7 JULY 1900, Page 30

Recollections of a Lifetime. By General R. Brinkerhoff. (Robert Clarke

and Co., Cincinnati.)—General Brinkerhoff's narrative illustrates in a very interesting way the versatility of the American citizen. He began life as a schoolmaster, taking charge of a country school at the age of sixteen. He had by this time become a zealous politician on the Democratic side. Two years after he began to study law. Family difficulties intervened, and he went South, where he was set up in a private school,— being still well under twenty. He speaks in the most handsome terms of Southern kindness and hospitality, though he had afterwards to take an active part on the Northern side in the great Civil War. A second teaching engagement was in the Jackson family, with the adopted son of Andrew Jackson. Our author never saw the President, but he has some pleasant things to say about him. After this came a return to the law, and to politics. This was interrupted for a spell of news- paper editing, then the law again, and then soldiering, for the Secession troubles had begun.
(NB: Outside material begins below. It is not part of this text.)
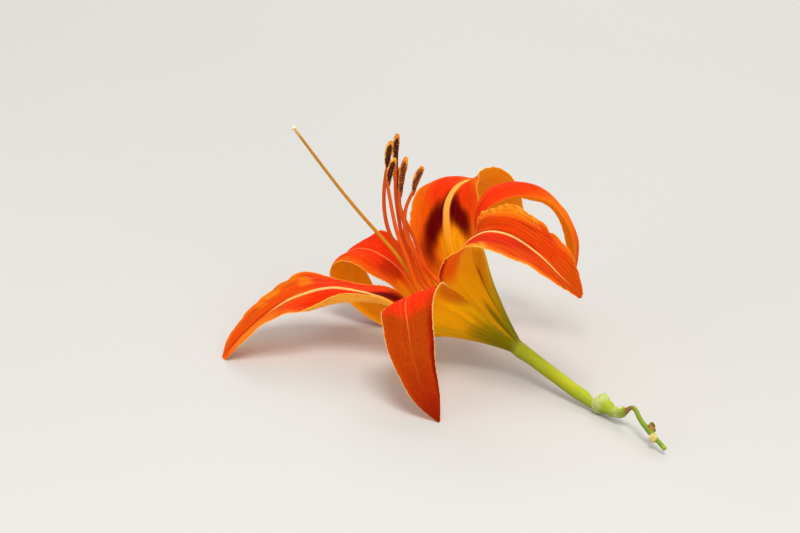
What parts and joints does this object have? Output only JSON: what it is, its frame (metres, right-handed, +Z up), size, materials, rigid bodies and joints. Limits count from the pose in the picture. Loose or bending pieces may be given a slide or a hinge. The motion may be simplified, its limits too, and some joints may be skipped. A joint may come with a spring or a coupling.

Mr. Brinkerhoff was a quartermaster, and found the occupations of that post very troublesome, and he expresses his thankfulness that he was able to get through them without losing his life or becoming bankrupt. After the end of the war—he was present in the theatre when Lincoln was assassinated—he received promotion, and was ultimately put in charge of the army dep8t at Cincin- nati. He found this tedious. " The only variety to the dull monotony of this period was the efforts of thieves and politicians to get some one in my place who would run the department in their interest." "Thieves and politicians" is good. We see on p. 183 as to the preparations made by the South, that " full arrangements had been made with France and England for the recognition of the Confederacy as soon as the seizure of Washington should indicate a de facto power of sufficient strength for such a recognition." We can believe it of France ; but doubt as to England. This is a very readable volume.